The issue of student free speech within school, first engaged by the US Supreme Court in Tinker v. Des Moines (1969), raises important questions for religion and democratic education. Some of these questions cut to the heart of the Constitution: Are schools public forums where students, as citizens, may express their beliefs regardless of whether other people approve of them? Or are public schools government-sponsored learning sites where the rights of religious minorities to feel safe and welcomed must be protected? Are all forms of speech in the name of religion equally protected by the free exercise clause of the First Amendment, and is religious speech more protected than regular speech under the other part of the First Amendment?

Thinking about schools as sites of democratic education, and not battlegrounds for constitutional principles, requires us to ask a slightly different question: What ingredients are necessary for public schools to best achieve their mission of preparing children to become democratically capable adults? In his decision in favor of the school district and against the ACLU, US District Judge Stephan P. Mickle addressed the educational issue in two ways: “‘Islam is of the Devil’ presents a highly confrontational message. It is akin to saying that the religion of Islam is evil and that all of its followers will go to hell,” he wrote. “The message is not conducive to civil discourse on religious issues; nor is it appropriate for school generally.”[1]

While the ACLU contended that public school was a public forum for children to say virtually anything, the judge saw schools as special sites where some forms of speech that are protected in the general public cannot be permitted. Civil discourse must prevail. So too must the psychological safety of all students—particularly groups like Muslim Americans, who already face physical and emotional threats in the broader society. Traditionally, federal courts have held that positive expressions of personal religious faith are not only permissible, but healthy for civil discourse about religion. But negative or hostile speech is threatening, and cannot be protected at the expense of other students’ right to feel safe.

The judge’s reasoning squared with the democratic purposes of public schooling, but did not settle the issue. Outrageous expressions like that in Florida are uncommon. The children in question came from families belonging to the Dove World Outreach Center, a tiny, fringe fundamentalist Christian group who, like the better-known Westboro Baptists, engaged in provocative public theater to draw attention to their extreme views. Both have been designated as hate groups by the Southern Poverty Law Center, and by no means represent the mainstream of fundamentalist Christian thought.

But other forms of free student expression of religious views raise more difficult questions, and can create excellent opportunities for learning or lead to subtle forms of antidemocratic behavior—attacks on public reason or microaggression toward students whose religious views or sexual orientation are viewed as evil. There are no easy answers to these questions, because at heart, America is a religiously diverse, democratic society; nevertheless, the claims of particular groups can run counter to fundamental democratic values.

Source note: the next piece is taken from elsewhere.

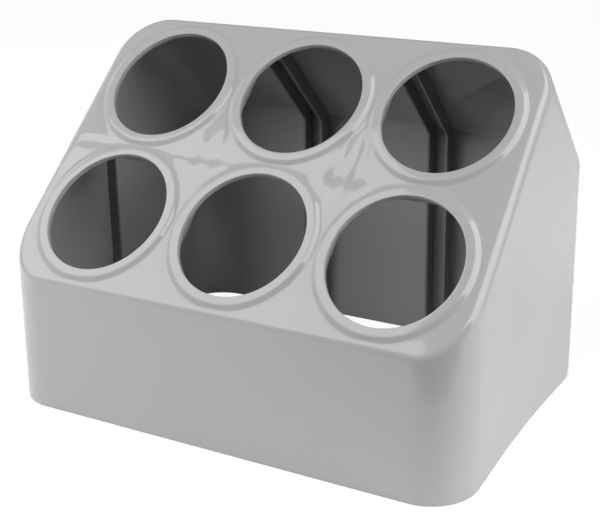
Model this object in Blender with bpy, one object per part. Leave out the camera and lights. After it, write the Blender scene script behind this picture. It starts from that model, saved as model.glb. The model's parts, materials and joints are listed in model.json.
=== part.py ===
"""Countertop dispenser housing for six flatware cylinders.

An open-bottomed glossy plastic hood with a sloped panel of six holes, two rows
of three.  Thin plates bonded inside stiffen it: four hoops that run up the back
wall, over the rear slope and under the panel between the columns, two cross
plates that lock into them between the rows, and one upright on each side wall.

Units are metres, +Z is up, the front wall faces -Y, and the origin is the
middle of the base.
"""

import math

import bmesh
import bpy
from mathutils import Vector
from mathutils.geometry import delaunay_2d_cdt

# Outside size of the hood.
WIDTH = 0.400
DEPTH = 0.282
FRONT_HEIGHT = 0.109
RIDGE_HEIGHT = 0.2935
BACK_HEIGHT = 0.1995
RIDGE_SETBACK = 0.186
WALL = 0.0025

# Rounding of the hood's edges.
FRONT_CORNER_RADIUS = 0.039
REAR_CORNER_RADIUS = 0.0425
PANEL_EDGE_RADIUS = 0.0065
REAR_BEND_RADIUS = 0.009

# The side walls draw in a little at the open base, most at mid-depth.
SIDE_DRAW_IN = 0.0042
SIDE_DRAW_IN_HEIGHT = 0.170
DRAW_IN_POWER = 1.5

# The six holes and the raised ring around each one.
COLUMN_PITCH = 0.127
ROW_POSITIONS = (0.0673, 0.1923)
HOLE_RADIUS = 0.05225
RING_OUTER_RADIUS = 0.0620
RING_STEP_WIDTH = 0.0032
RING_HEIGHT = 0.0021
RING_LIP_RADIUS = 0.0007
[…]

The need for public reason, for example, requires that citizens find ways to engage each other in recognition of neutrally ascertained facts and standards of argument making. As George Orwell’s 1984 character Winston wrote desperately in his diary, “Freedom is the freedom to say that two plus two make four. If that is granted, all else follows.”[2] Orwell worried about a world where despots had seized control of knowledge itself, so that two plus two equaled whatever the ruling party said it equaled. In a democracy, public reason depends on two plus two equaling four and not what one’s cleric, or favorite news network, or state senator says it equals. Democracy requires a shared discursive space where the truth will out—and this requires well-trained and well-informed citizens who have the tools to make smart choices about who and what to believe.

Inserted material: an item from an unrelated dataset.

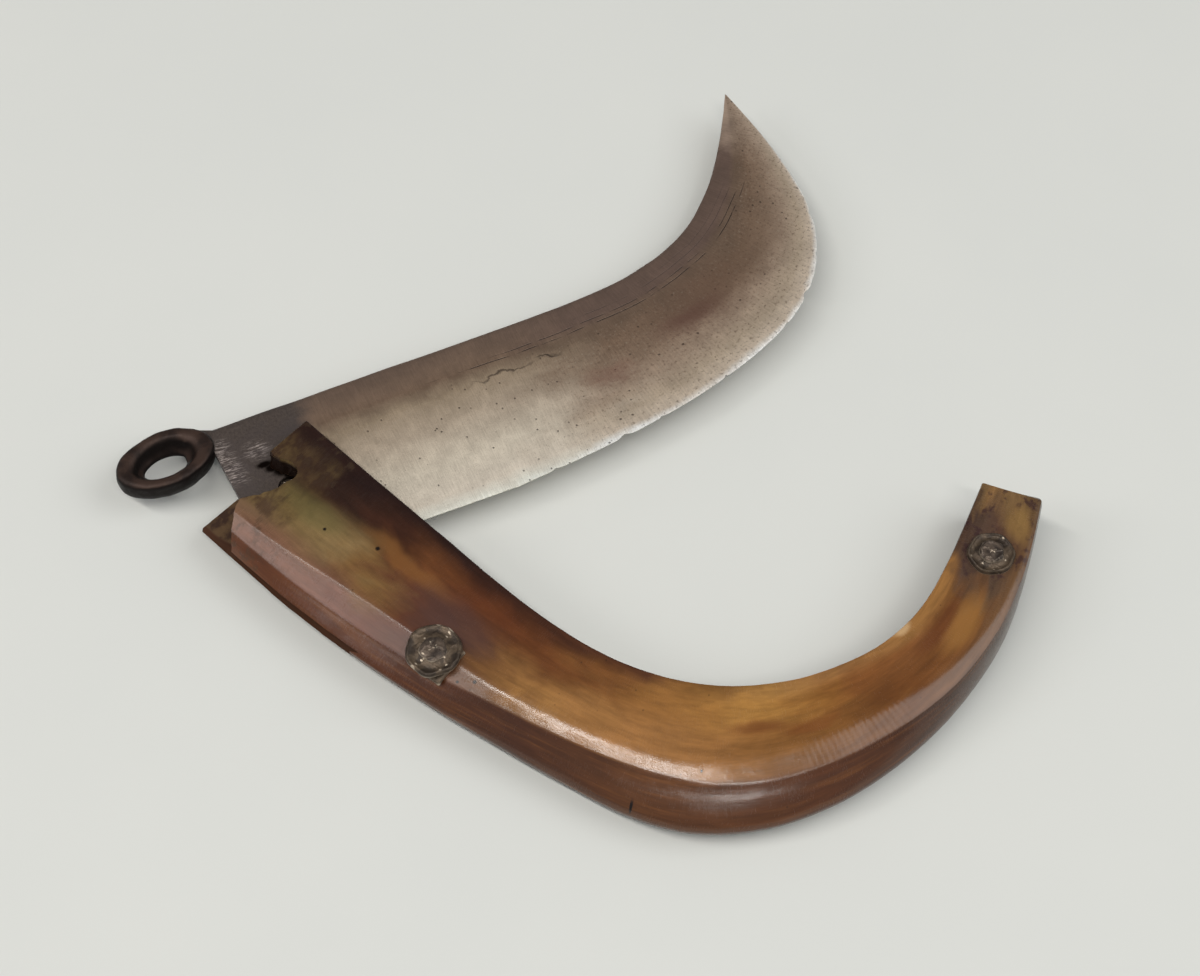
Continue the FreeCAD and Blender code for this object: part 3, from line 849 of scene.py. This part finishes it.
# ---------------------------------------------------------------- materials
class Shader:
    """A small helper that builds one node material."""

    def __init__(self, name):
        self.material = bpy.data.materials.new(name)
        self.material.use_nodes = True
        self.tree = self.material.node_tree
        self.tree.nodes.clear()
        output = self.tree.nodes.new("ShaderNodeOutputMaterial")
        self.surface = self.tree.nodes.new("ShaderNodeBsdfPrincipled")
        self.tree.links.new(self.surface.outputs[0], output.inputs["Surface"])

    def put(self, socket, value):
        if isinstance(value, bpy.types.NodeSocket):
            self.tree.links.new(value, socket)
        elif value is not None:
            socket.default_value = value

    def node(self, kind, settings=None, **inputs):
        made = self.tree.nodes.new(kind)
        for key, value in (settings or {}).items():
            setattr(made, key, value)
        for key, value in inputs.items():
            self.put(made.inputs[key.replace("_", " ")], value)
        return made

    def math(self, operation, *values, clamp=False):
        """One math node for two values, and one more for each value after them."""
        total = values[0]
        for value in values[1:] or (None,):
            made = self.node("ShaderNodeMath", {"operation": operation, "use_clamp": clamp})
            self.put(made.inputs[0], total)
            self.put(made.inputs[1], value)
            total = made.outputs[0]
        return total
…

Any meaningful public education requires right and wrong answers where such are called for, as well as strong and weak forms of reasoning, logic, and rules of evidence. Democracy does not include the right to have whatever you want to be true to actually be true. It is the job of the public school to train citizens with accurate information, habits of mind, and skills necessary for democratic life, even if this means that such information, habits of mind, and skills may challenge a student’s misconceptions or inabilities.

Nevertheless, democratic theory suggests that it’s beneficial to the individual and the community for students to voice their religiously based truth claims. In order for schools to be perceived as legitimate, students must experience them as inclusive spaces, where subjects important to them personally (race, religion, gender, etc.) enjoy equal status as forms of identity and topics of discussion. When teachers and administrators exclude certain forms of speech, it must be for good reason—protecting the psychological and physical safety of other students being an obvious example. What fair reason is there to exclude a student’s positive and good-faith expressions of their religious identity in school? Moreover, how can a school effectively meet its goals of training engaged citizens if it does not provide them with exposure to diverse identities and worldviews?

Even in subjects such as science, education can be enhanced by allowing students to bring their religious ideas into the classroom. Student religious expression can make learning stronger. How People Learn, a classic series sponsored by the National Research Council in 2005, drew on a large body of research to suggest that there are three vital dimensions to learning: engaging student preconceptions; a balance of deep factual knowledge, conceptual frameworks, and methods for facilitating retrieval and application; and a “metacognitive” approach to instruction.[3] While How People Learn does not engage religious issues, we argue that shutting out religious experience and perspective from the learning process can have detrimental effects, while finding an appropriate space for religious expression can bring great benefits. The point is neither to uncritically endorse the religious views of students nor to subject them to withering criticism, but rather to encourage a reflective stance toward one’s own beliefs and the beliefs of others. For some faiths, scientific knowledge may seem to be in tension with important religious convictions. A democratic education cannot magically eliminate such a tension, but it can provide students with the opportunity to reflect on the tension and its relevance to a politics of mutual justification.


[1] As quoted in Cindy Swirko, “Judge backs schools in suit over ‘Islam is of the Devil’ shirts,” Gainesville Sun, Sept 30, 2011. http://www.gainesville.com/article/20110930/ARTICLES/110939946.

[2] George Orwell, Nineteen Eighty-Four (New York: Harcourt, Brace and World, 1949), 81.

[3] M. Suzanne Donovan and John D. Blansford, eds., How Students Learn: History, Mathematics, and Science in the Classroom (Washington, DC: National Academies Press, 2005), 1–2.